Kini, idealisme memang relatif kian surut, bahkan hampir punah sama sekali digerus waktu dan zaman. Mencermati kondisi dan situasi kekinian, idealisme nampaknya bagai sebuah gurauan atau lelucon. Tak seorang pun akan percaya seratus persen jika masih ada idealisme yang tersisa dalam perjuangan atau pun dalam pembangunan. Benarkah? Dalam kondisi apapun, sesungguhnya idealisme selalu tumbuh. Bayangkan, jika sebuah idealisme tidak menjadi bagian dari perjuangan, barangkali saja tak satu pun perjuangan atau pembangunan dapat diwujudkan.
Namun, perbedaan idealisme pada zaman pembangunan ini kadarnya lebih menyusut jika dibandingkan dengan zaman pergerakan tempo dulu. Keberanian pasti tumbuh jika mereka ada dalam zaman yang sulit. Pikiran-pikiran cemerlang selalu lahir dalam kondisi sosial yang susah. Pada masa pembangunan ini, semangat dan keteladan para pejuang haruslah dijadikan barometer untuk menapaki hari-hari. Karena sesungguhnya hidup ini adalah sebuah perjuangan yang tak pernah berakhir dan perjuangan itu sejatinya identik dengan pengorbanan itu sendiri. Akhirnya, tak ada yang mesti harus diperhitungkan untung-ruginya dan jasanya, karena hasil dari perjuangan akan muncul dengan sendirinya tanpa harus dipikirkan lebih dahulu.

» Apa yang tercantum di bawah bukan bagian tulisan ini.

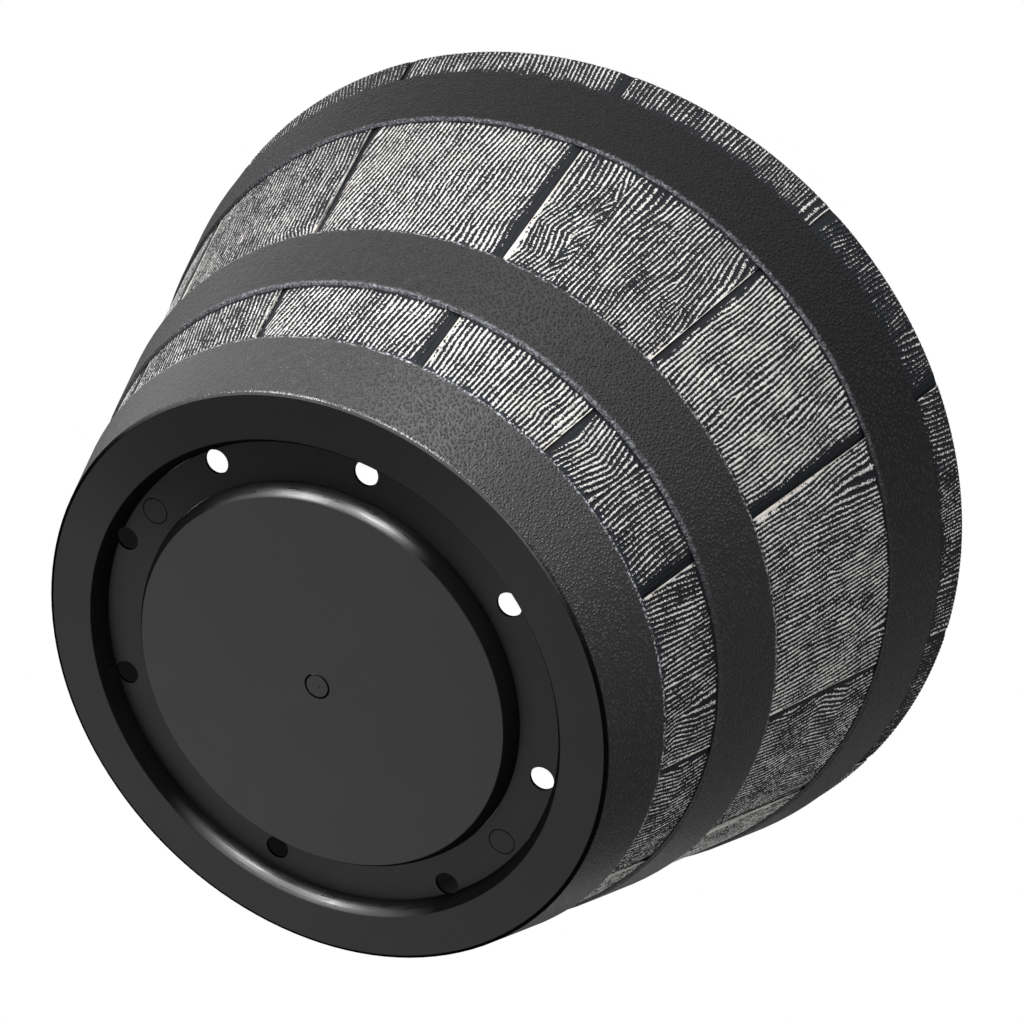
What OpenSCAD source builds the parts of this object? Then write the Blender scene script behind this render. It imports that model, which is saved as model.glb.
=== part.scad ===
// Barrel planter: a round tapered pot dressed as a half barrel.
// Millimetres, +Z up. The origin is the centre of the foot, on the ground.
// Twelve planks stand round a thin inner pot, three hoops go round the planks,
// and a stepped floor in three pieces closes the bottom.

/* [Pot] */
// outer diameter of the rim, across the planks
top_d = 381; // [300:1:560]
// outer diameter of the foot ring
foot_d = 242.6; // [200:0.2:290]
// full height, ground to rim
pot_h = 207; // [200:1:340]
// thickness of the inner pot's wall
liner_t = 2; // [1.6:0.1:4]
// thickness of a plank
stave_t = 4; // [3:0.1:8]
// clearance between pieces that lie one over the other
fit_gap = 0.15; // [0.1:0.01:0.3]

/* [Planks] */
// direction of the first joint, in degrees from +X
first_joint_angle = 210.5; // [0:0.5:360]
// width of the worn slope along the edges of every other plank
worn_w = 5; // [2:0.5:9]
// depth of that slope at the joint
worn_d = 1.2; // [0.4:0.1:2]
// rounding of the planks at the rim
rim_round = 1; // [0.4:0.1:1.8]

/* [Hoops] */
// thickness of a hoop
hoop_t = 1.5; // [1:0.1:3]
// height of the lower hoop's top edge above the ground
lower_hoop_top = 30; // [15:1:45]
// height of the middle hoop's bottom edge
middle_hoop_z = 60; // [50:1:90]
// width of the middle hoop
middle_hoop_w = 31; // [15:0.5:45]
// height of the upper hoop's bottom edge
upper_hoop_z = 160; // [140:1:165]
// width of the upper hoop
upper_hoop_w = 30; // [15:0.5:40]
// rounding of a hoop's outer edges
hoop_round = 0.6; // [0.2:0.1:0.9]

/* [Base] */
// thickness of the floor, foot ring included
floor_t = 2.5; // [2:0.1:4]
// width of the flat foot ring
foot_w = 18.9; // [14:0.1:28]
// height of the drain channel's underside above the ground
recess_h = 7.3; // [4:0.1:15]
// how far the recess's outer wall leans in, from its mouth to the channel
recess_draft = 3.6; // [1:0.1:6]
// width of the drain channel
channel_w = 16.5; // [13:0.1:30]
// thickness of the drain channel's plate
channel_t = 1.3; // [1:0.1:4]
// height of the middle disc above the ground
disc_lift = 0.6; // [0.3:0.1:3]
// how far the disc's wall leans in, from the channel to the disc
disc_draft = 3.6; // [1:0.1:5]
// bulge of the recess's two walls, between their crisp lower edge and the channel
wall_bulge = 0.65; // [0.1:0.05:0.8]
// rounding of the lower hoop's edge on the ground
foot_round = 1.2; // [0.3:0.1:1.4]

/* [Drainage] */
// diameter of a drain hole
drain_d = 10; // [6:0.1:12]
// distance of the drain holes' circle from the channel's outer wall
drain_inset = 5.3; // [5:0.1:8]
// diameter of the round moulding marks
mark_d = 11; // [4:0.5:12]
// width of the moulding marks' fine groove
mark_w = 0.4; // [0.3:0.05:1]
// depth of the moulding marks
mark_deep = 0.25; // [0.1:0.05:0.8]
// width of the groove round the gate
gate_w = 0.9; // [0.3:0.1:1.5]
// diameter of the gate's small dome
gate_d = 2.4; // [1:0.1:4]

/* [Hidden] */
$fn = 96;

// The side is one straight cone. Everything on it is measured from its skin.
side_proud = fit_gap + hoop_t;
skin_r0 = foot_d / 2 - side_proud;
side_slope = (top_d / 2 - skin_r0) / pot_h;
side_tilt = atan(side_slope);
function skin_r(z) = skin_r0 + side_slope * z;
function stave_in(z) = skin_r(z) - stave_t;
function liner_out(z) = stave_in(z) - fit_gap;
function liner_in(z) = liner_out(z) - liner_t;
function hoop_in(z) = skin_r(z) + fit_gap;
function hoop_out(z) = hoop_in(z) + hoop_t;

// Twelve planks of uneven width. In degrees: how far each joint strays from an even split,
// and how far its upper end leans to the right, seen from outside.
stave_count = 12;
joint_stray = [0, 1.8, -1.7, -4.4, -1.5, -5, -4.5, -3.5, -2.5, -1.5, -1, -0.5];
joint_lean = [-1.8, -2, 2.5, -0.4, 1.2, -2.4, 1.2, -0.8, 1.6, -1.4, 0.6, -0.5];
function joint_at(i) = first_joint_angle + i * 360 / stave_count + joint_stray[i % stave_count];

// Drain holes were drilled by hand, so their turn and their circle stray a little.
drain_turn = [16.8, 66, 126.6, 164.5, 201.6, 241.9, 286.3, 331.7];
drain_stray = [1.2, -4.4, 0.5, 2.4, 0.2, 0.2, -0.2, 0.2];
mark_turn = [-5.3, 176.8];

// Radii of the stepped floor.
mouth_r = foot_d / 2 - foot_w;
channel_out = mouth_r - recess_draft;
channel_in = channel_out - channel_w;
channel_top = recess_h + channel_t;
disc_r = channel_in - disc_draft;
disc_top = disc_lift + floor_t;
drain_r = channel_out - drain_inset;
mark_r = channel_out - 0.43 * channel_w;

// Points of an arc about (cx, cz), from angle a to angle b.
function arc(cx, cz, r, a, b, n = 8) =
    [for (i = [0:n]) [cx + r * cos(a + (b - a) * i / n), cz + r * sin(a + (b - a) * i / n)]];

// Points from p to q that bulge out by h to the right of that line.
function bulge(p, q, h, n = 8) = [
    for (i = [0:n])
        let (t = i / n, d = q - p)
            p + t * d + 4 * t * (1 - t) * h * [d[1], -d[0]] / norm(d)
];

module pot_liner() {
    lip = liner_t / 3;
    color([0.10, 0.10, 0.11])
    rotate_extrude()
    polygon([
        [liner_in(floor_t), floor_t],
        [liner_out(floor_t), floor_t],
        [liner_out(pot_h), pot_h],
        [liner_in(pot_h) + lip, pot_h],
        [liner_in(pot_h - lip), pot_h - lip]
    ]);
}

// A plank's section between the foot ring and the rim, rounded over at the rim.
module stave_section() {
    top_r = skin_r(pot_h);
    polygon(concat(
        [[stave_in(floor_t), floor_t], [skin_r(floor_t), floor_t]],
        [[skin_r(pot_h - rim_round), pot_h - rim_round]],
        arc(top_r - rim_round, pot_h - rim_round, rim_round, 20, 90, 4),
        [[stave_in(pot_h), pot_h]]
    ));
}

// The place of a joint: on the skin at half height, x out of the skin, z along the joint.
module at_joint(i) {
    mid_z = pot_h / 2;
    rotate([0, 0, joint_at(i)])
    translate([skin_r(mid_z), 0, mid_z])
    rotate([0, side_tilt, 0])
    rotate([-joint_lean[i % stave_count], 0, 0])
    children();
}

// All that lies past a joint, for side 1, or before it, for side -1.
module joint_side(i, side) {
    at_joint(i)
    translate([-pot_h / 2, side * (pot_h + fit_gap) / 2 - pot_h / 2, -pot_h])
    cube([pot_h, pot_h, 2 * pot_h]);
}

// The worn slope at a plank's edge, for its first joint with side 1 and its last with side -1.
module worn_edge(i, side) {
    slope = atan(worn_d / worn_w);
    at_joint(i)
    translate([-worn_d, 0, 0])
    rotate([0, 0, -side * slope])
    translate([0, -pot_h, -pot_h])
    cube([pot_h, 2 * pot_h, 2 * pot_h]);
}

// Every other plank has worn edges, so its neighbours stand proud of it at the joints.
module stave(i) {
    spare = 6;
    color([0.19, 0.20, 0.23])
    difference() {
        intersection() {
            rotate([0, 0, joint_at(i) - spare])
            rotate_extrude(angle = joint_at(i + 1) - joint_at(i) + 2 * spare)
            stave_section();
            joint_side(i, 1);
            joint_side(i + 1, -1);
        }
        if (i % 2 == 0) {
            worn_edge(i, 1);
            worn_edge(i + 1, -1);
        }
    }
}

module stave_01() { stave(0); }
module stave_02() { stave(1); }
module stave_03() { stave(2); }
module stave_04() { stave(3); }
module stave_05() { stave(4); }
module stave_06() { stave(5); }
module stave_07() { stave(6); }
module stave_08() { stave(7); }
module stave_09() { stave(8); }
module stave_10() { stave(9); }
module stave_11() { stave(10); }
module stave_12() { stave(11); }

// A hoop between two heights, lying on the planks, with its outer edges rounded.
module hoop(z0, z1, low_r = hoop_round) {
    a = side_tilt;
    r = hoop_round;
    color([0.16, 0.16, 0.16])
    rotate_extrude()
    polygon(concat(
        [[hoop_in(z0), z0]],
        arc(hoop_out(z0) - low_r, z0 + low_r, low_r, -90, -a / 2, low_r > r ? 6 : 3),
        arc(hoop_out(z1) - r, z1 - r, r, 0, 90, 3),
        [[hoop_in(z1), z1]]
    ));
}

module lower_hoop() { hoop(0, lower_hoop_top, foot_round); }
module middle_hoop() { hoop(middle_hoop_z, middle_hoop_z + middle_hoop_w); }
module upper_hoop() { hoop(upper_hoop_z, upper_hoop_z + upper_hoop_w); }

// All the drain holes, long enough to pass through every piece of the floor.
module drain_holes() {
    for (i = [0:len(drain_turn) - 1])
        rotate([0, 0, drain_turn[i]])
        translate([drain_r + drain_stray[i], 0, -floor_t])
        cylinder(d = drain_d, h = channel_top + 2 * floor_t);
}

// A fine round groove in a face that looks down at height z.
module mould_mark(z, w = mark_w, deep = mark_deep) {
    translate([0, 0, z - floor_t])
    difference() {
        cylinder(d = mark_d, h = floor_t + deep);
        translate([0, 0, -floor_t])
        cylinder(d = mark_d - 2 * w, h = 3 * floor_t);
    }
}

// The flat ring that the pot stands on, with the recess's outer wall.
// The holes that were drilled too far out bite into that wall.
module foot_ring() {
    color([0.14, 0.14, 0.14])
    difference() {
        rotate_extrude()
        polygon(concat(
            [[channel_out, channel_top]],
            bulge([channel_out, recess_h], [mouth_r, 0], wall_bulge),
            [[skin_r(0), 0], [skin_r(floor_t), floor_t]],
            [[mouth_r + floor_t, floor_t], [channel_out + floor_t, channel_top]]
        ));
        drain_holes();
    }
}

// The raised ring between the foot ring and the disc, with the drain holes.
module drain_channel() {
    color([0.13, 0.13, 0.13])
    difference() {
        rotate_extrude()
        polygon([
            [channel_in + fit_gap, recess_h],
            [channel_out - fit_gap, recess_h],
            [channel_out - fit_gap, channel_top],
            [channel_in + fit_gap, channel_top]
        ]);
        drain_holes();
        for (a = mark_turn)
            rotate([0, 0, a])
            translate([mark_r, 0, 0])
            mould_mark(recess_h);
    }
}

// The middle disc, with its own wall up to the channel and the gate mark.
module base_disc() {
    color([0.17, 0.17, 0.17])
    union() {
        difference() {
            rotate_extrude()
            polygon(concat(
                [[0, disc_lift]],
                bulge([disc_r, disc_lift], [channel_in, recess_h], wall_bulge),
                [[channel_in, channel_top], [channel_in - floor_t, channel_top]],
                [[disc_r - floor_t, disc_top], [0, disc_top]]
            ));
            mould_mark(disc_lift, gate_w, 0.6 * gate_w);
        }
        translate([0, 0, disc_lift - mark_deep])
        cylinder(d1 = gate_d * 0.6, d2 = gate_d, h = 2 * mark_deep);
    }
}

pot_liner();
stave_01();
stave_02();
stave_03();
stave_04();
stave_05();
stave_06();
stave_07();
stave_08();
stave_09();
stave_10();
stave_11();
stave_12();
lower_hoop();
middle_hoop();
upper_hoop();
foot_ring();
drain_channel();
base_disc();
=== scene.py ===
import math
import bpy
import numpy as np
from mathutils import Euler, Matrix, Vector


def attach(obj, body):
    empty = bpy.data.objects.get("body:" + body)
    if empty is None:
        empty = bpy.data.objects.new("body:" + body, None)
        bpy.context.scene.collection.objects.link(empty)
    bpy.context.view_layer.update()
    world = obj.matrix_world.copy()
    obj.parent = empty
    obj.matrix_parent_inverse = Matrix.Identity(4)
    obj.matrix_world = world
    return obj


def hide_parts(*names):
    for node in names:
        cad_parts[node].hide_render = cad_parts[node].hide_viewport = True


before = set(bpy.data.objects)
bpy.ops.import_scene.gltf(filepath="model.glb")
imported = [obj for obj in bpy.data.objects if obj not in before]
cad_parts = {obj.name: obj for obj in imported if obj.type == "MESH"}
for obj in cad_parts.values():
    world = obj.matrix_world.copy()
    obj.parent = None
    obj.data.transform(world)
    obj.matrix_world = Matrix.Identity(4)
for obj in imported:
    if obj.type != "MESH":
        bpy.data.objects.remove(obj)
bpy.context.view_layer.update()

MM = 0.001

# The tapered side, in millimetres as the part has it.
RIM_D = 381.0
FOOT_D = 242.6
POT_H = 207.0
PLANK_T = 4.0
FIT_GAP = 0.15
HOOP_T = 1.5
FLOOR_T = 2.5
RECESS_H = 7.3
DISC_LIFT = 0.6
RIM_ROUND = 1.0
SKIN_R0 = FOOT_D / 2 - FIT_GAP - HOOP_T
SLOPE = (RIM_D / 2 - SKIN_R0) / POT_H
TILT = math.atan(SLOPE)
MID_Z = POT_H / 2
MID_R = SKIN_R0 + SLOPE * MID_Z

# Joints between the twelve planks: direction at half height, and how far the upper end leans.
JOINT_ANGLE = [210.5, 242.3, 268.8, 296.1, 329.0, 355.5, 386.0, 417.0, 448.0, 479.0, 509.5, 540.0, 570.5]
JOINT_LEAN = [-1.8, -2.0, 2.5, -0.4, 1.2, -2.4, 1.2, -0.8, 1.6, -1.4, 0.6, -0.5, -1.8]

# Heights between which the planks show: below the middle hoop, between the hoops, and at the rim.
BANDS = [(30.0, 60.0), (91.0, 160.0), (190.0, 207.0)]
# How far above each band's lower edge the painted grain is full, and how far below its upper edge.
FADE_LOW = [3.2, 2.6, 5.5]
FADE_TOP = [0.7, 0.7, 0.0]

# The mesh of a plank's face, and its ridges: pitch and depth in mm.
BAND_SPARE = 1.0
ROW_STEP = 0.8
PITCH = 2.0
COLUMNS_PER_RIDGE = 5.4
RIDGE_DEPTH = 0.34
# The tables of the grain count in steps of this angle round the pot.
GRAIN_STEP = math.radians(0.63)
SETTLE_ROUNDS = 140

# Every other joint is worn: how wide and deep the plank's edge is rounded off there, and, at a
# plank's left and right edge, how wide the bare strip is and how far the paint is frayed beyond it.
WORN_W = 5.0
WORN_D = 1.2
WORN_STRIP = (2.0, 3.0)
FRAYED_W = (1.8, 4.6)

# How much less paint lies behind the hoops, on a bare strip and on its frayed border, and how much
# more on a proud edge.
LESS_BEHIND = 1.8
LESS_ON_STRIP = 2.2
LESS_FRAYED = 1.15
MORE_ON_EDGE = 2.0
# The same round the rim and down the inside, corner by corner.
PAINT_OVER_RIM = [-0.3, -0.9, -2, -3, -4, -4]

# Sides of the pot: a direction in degrees, and the angles from it at which an effect has ended and
# up to which it is full.
PROUD_PEBBLES = (230, 80, 36)
# Paint on the lips, full on the lit side: painted light over real paint.
PAINT_AND_LIGHT_ON_LIPS = (242, 66, 34)
GLOSSY_HOOPS = (235, 98, 40)
RUBBED_FOOT = (240, 66, 30)
DULL_FLOOR = (220, 63, 0)
DULL_INSIDE = (98, 88, 52)
POLISHED_SPAN = (39, 15)

# Light: the level of the world on the object, the floor's own light, and the lamps in watts.
AMBIENT = 0.27
FLOOR_GLOW = 0.40
KEY_POWER = 0.50
FRONT_POWER = 0.62
RIGHT_POWER = 0.9
SHEEN_POWER = 0.25
LOW_POWER = 0.20
TOP_POWER = 5.0
BACK_POWER = 5.0
RIM_POWER = 0.16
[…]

Mencermati nukilan pernyataan Pak Rai di awal tulisan ini, tampaklah Pak Rai tak pernah membayangkan jasa apa yang kemudian akan diterimanya, dan tidak juga pernah pamrih terhadap rasa bhakti yang telah dikorbankannya. Itu semua semata-mata karena tanggung jawabnya yang disandang sebagai pucuk Pimpinan Dewan Perjuangan Rakyat Indonesia (DPRI) Sunda Kecil waktu itu. Pak Rai benar-benar berkorban untuk tanah air. Ketegasan dan keberanian Pak Rai terbukti pada suratnya kepada Overste Termeulen yang nyata-nyata menghendaki Belanda (NICA) lenyap dari pulau Bali. Hal tersebut kini diabadikan di empat dinding cadas Monumen Perjuangan Candi Margarana di Desa Marga Dauh Puri, Tabanan. Monumen yang kokoh-tegak berdiri di atas tanah di mana Pak Rai mengumandangkan kata “puputan” sebagai tanda perjuangan sampai titik darah yang penghabisan kali, sekaligus menjadi saksi bisu perjuangan “Puputan Margarana”. Namun, masihkah itu mampu menyisakan idealisme di hati kini?
Di bulan November ini ada citra sungkawa yang patut jadi renungan bersama. Dua peristiwa mahapenting yang diperingati setiap tahun, Hari Pahlawan dan Puputan Margarana adalah hari-hari penuh korban, jiwa dan raga. Itu adalah tonggak yang telah menjadikan kita lebih baik dari hari-hari kemarin, mengambil kembali bagian milik kita seutuhnya dari tangan-tangan penjajah, menuntaskan kita sebagai suku bangsa yang benar-benar merdeka, dan menghirup “satu udara” di bumi Indonesia.
Maka, tidak harus saling berseteru, karena kita sesungguhnya “saudara.” Ternyata, perjuangan belum usai, sebagaimana Chairil Anwar menulis dalam “Krawang Bekasi”-nya, “…Berjagalah terus di garis batas pernyataan dan impian…”, sebagai tanda tetap tumbuhnya idealisme di hati kita.